The main lesson here is that something this big needs a lot of world building and thought – diving in as a newbie author is just going to lead to disaster.
The Demon’s Son
After the depression of the first failed project wore off, I was re-invigorated and decided to jump in again. This time I was determined to find a simpler story, and to spend more time planning out the plot.
The Demon’s Son was another epic-ish fantasy, about a boy named Quen, the fifth (and inconsequential) son of a Duke who believes rank and caste are everything. Quen finds out that, in fact, he’s the son of a demon who had an affair with his mother, when his real father arrives and tells Quen he wishes to make him his apprentice. Quen is sent to a place called Dragonsclaw Fortress to be trained in magic, while secretly being trained in demonic arts by his father. There he meets two others with secrets of their own. Ellodin is heir to the kingdom but can tell no one till the king dies; Zade is at the fortress to free his uncle, locked in a secret prison below the fortress.
Wondering what the overall point of that is? Me too. The issue here was I came up with a premise, added some complications, advanced the plot…and had no idea where it was going. I had simply never figured out what the ending was. Also note that while Ellodin and Zade have clear goals, Quen (who was supposed to be the viewpoint character), doesn’t really, nor was I able to find one for him at the time.

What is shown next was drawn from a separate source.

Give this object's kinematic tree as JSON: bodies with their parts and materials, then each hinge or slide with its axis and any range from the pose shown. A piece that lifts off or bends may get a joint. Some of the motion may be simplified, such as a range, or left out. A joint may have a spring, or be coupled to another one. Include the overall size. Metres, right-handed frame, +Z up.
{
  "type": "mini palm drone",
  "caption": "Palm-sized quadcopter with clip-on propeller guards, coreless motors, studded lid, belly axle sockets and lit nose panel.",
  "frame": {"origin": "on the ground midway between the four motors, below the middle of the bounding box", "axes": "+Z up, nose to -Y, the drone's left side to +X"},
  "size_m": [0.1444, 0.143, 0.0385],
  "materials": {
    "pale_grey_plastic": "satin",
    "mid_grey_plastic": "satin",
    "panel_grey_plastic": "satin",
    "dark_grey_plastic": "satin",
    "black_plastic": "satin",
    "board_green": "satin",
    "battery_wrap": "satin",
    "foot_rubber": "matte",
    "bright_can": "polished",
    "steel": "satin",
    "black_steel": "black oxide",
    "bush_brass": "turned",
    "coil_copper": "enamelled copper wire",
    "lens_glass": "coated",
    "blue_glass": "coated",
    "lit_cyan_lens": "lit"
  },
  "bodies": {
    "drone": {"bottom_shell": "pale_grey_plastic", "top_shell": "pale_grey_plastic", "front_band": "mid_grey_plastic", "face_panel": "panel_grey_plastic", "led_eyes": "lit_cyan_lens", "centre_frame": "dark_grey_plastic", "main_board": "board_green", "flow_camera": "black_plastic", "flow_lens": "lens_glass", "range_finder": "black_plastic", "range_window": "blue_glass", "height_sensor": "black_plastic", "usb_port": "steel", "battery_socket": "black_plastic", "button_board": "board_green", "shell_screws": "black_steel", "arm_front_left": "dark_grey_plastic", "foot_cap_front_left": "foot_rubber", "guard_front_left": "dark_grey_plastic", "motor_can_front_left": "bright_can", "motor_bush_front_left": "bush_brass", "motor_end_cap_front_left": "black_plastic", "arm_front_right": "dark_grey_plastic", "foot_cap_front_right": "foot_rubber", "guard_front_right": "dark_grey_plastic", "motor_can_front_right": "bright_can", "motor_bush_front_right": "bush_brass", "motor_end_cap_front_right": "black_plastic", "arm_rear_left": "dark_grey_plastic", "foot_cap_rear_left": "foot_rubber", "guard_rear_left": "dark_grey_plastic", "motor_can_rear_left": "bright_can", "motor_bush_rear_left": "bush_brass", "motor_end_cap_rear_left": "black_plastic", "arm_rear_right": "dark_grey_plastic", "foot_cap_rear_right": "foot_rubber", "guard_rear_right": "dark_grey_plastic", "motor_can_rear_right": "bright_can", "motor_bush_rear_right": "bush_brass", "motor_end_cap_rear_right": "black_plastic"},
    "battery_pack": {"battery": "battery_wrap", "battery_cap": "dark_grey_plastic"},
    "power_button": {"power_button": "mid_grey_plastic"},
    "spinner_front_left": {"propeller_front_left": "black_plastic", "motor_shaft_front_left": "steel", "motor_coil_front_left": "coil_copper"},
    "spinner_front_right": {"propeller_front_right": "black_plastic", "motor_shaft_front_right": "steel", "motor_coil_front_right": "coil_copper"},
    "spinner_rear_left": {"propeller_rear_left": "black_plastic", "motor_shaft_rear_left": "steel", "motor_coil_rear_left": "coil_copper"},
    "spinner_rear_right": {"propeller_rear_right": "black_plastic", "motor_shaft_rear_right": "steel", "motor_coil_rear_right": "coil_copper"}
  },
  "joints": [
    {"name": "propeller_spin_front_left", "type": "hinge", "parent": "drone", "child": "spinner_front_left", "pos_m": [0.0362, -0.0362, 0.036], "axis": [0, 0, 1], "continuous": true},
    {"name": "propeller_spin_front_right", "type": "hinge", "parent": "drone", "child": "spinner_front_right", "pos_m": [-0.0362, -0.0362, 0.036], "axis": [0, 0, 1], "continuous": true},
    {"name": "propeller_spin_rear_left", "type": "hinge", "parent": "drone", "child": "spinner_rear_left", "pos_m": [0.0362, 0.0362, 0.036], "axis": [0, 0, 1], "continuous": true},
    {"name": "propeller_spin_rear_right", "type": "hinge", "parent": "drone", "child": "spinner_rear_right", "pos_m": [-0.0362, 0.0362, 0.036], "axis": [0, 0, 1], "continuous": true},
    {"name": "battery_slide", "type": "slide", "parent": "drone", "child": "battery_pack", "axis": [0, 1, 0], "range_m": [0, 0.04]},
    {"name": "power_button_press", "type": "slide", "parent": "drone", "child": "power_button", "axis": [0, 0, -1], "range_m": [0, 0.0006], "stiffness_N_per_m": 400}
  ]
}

Of course, I didn’t figure any of that out at the time. I struggled with this for at least four months, getting close to 40,000 words before giving up. Though my writing did seem to be improving, as a project this seemed a greater failure than the Iron Circle, simply because I had tried much, much harder to make it succeed.

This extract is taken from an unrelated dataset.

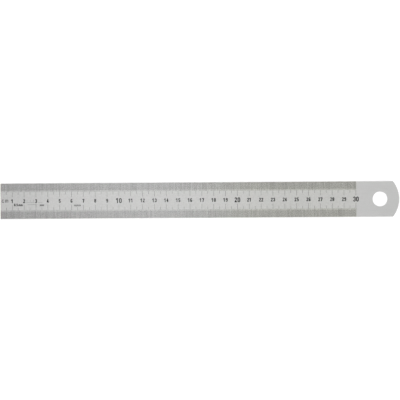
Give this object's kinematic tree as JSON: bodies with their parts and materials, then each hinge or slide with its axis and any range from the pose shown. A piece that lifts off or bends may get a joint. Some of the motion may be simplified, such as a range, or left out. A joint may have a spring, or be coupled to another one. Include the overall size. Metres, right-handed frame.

The biggest lesson here is that the plot simply wasn’t working, nor was the main character, and I should have gone to the foundations of the story and changed some of the assumptions. But instead I was determined to make the idea as I had originally come up with it work, which ended up being trying to stuff a square peg into a round hole.
Looking back, I see a few ways to breath life back into this project. One would be to center the story around Ellodin instead of Quen – he was the most interesting character. Another would be to give Quen some kind of central goal, since he didn’t really have one. I don’t have a particular urge to revisit this premise now (I think it’s built around too many common tropes), but I keep my notes around in case inspiration strikes.
As we all know from books and movies, the main character has to fail something twice before he can succeed. Tinarel was my first successful story. It was about these two races, the satyr-like Eln and the foxlike Santii, who live together in a valley surrounded by impassable mountains. The two races believe this encompasses the entire world, and that outside the mountains is oblivion.
The Eln are the rulers, the Santii the servants, a hierarchy locked in stone for all time. Tinarel, a Santii, works as the librarian for an Eln lord. Tin’s never found himself comfortable with people of either race, and prefers the comfort of books. Then, Tin’s friend Karve convinces him to join a growing resistance movement, a ground of Santii sick of being second class citizens. Tin isn’t sure he’s comfortable with that – he’s always thought the Eln lord he worked for fair – but he quickly discovers that leaving the resistance is as dangerous as being part of it. While the resistance begins to plan acts of violence, Tin finds a secret door in the library. There, he finds ancient magic, and something else – a secret that, if revealed, would show that everything the Eln and Santii believed was a lie.
I didn’t have high hopes for this project – all I had to start with was the concept of the world, the two races, and a bit of an idea for Tin’s character. I also had an ending in mind, which I suspect made the difference. I did very little planning, and after a slow start, it just took off. Three months later, I had a finished, 95,000 word draft in my hands, complete from beginning to end.
I was happy with that as my first novel then, and I still am now. It’s not publishable at all in its current state. The plot needs a lot more work. The skeleton is there, but it needs more polish. One of the crucial twists doesn’t work at all. The ending is quite dark, and may not fit the tone of the rest of the book. There are numerous consistency issues, and every character besides Tin and Karve is one dimensional. I also think this would be a hard story to sell. If I ever decide to go back and re-do it, I suspect it would end up being self-published. I hope I do that one day – I’m rather fond of Tin, and would like to see his story told well.
Lesson’s here? One, that I was capable of finishing a novel – that was critical in terms of my motivation. Two – I could finish a novel with minimal planning, which surprised me. Three (which I didn’t learn right away) – I need to make my characters much less passive. Tin needed to make more decisions; he spent way too much time watching and thinking, not enough time doing.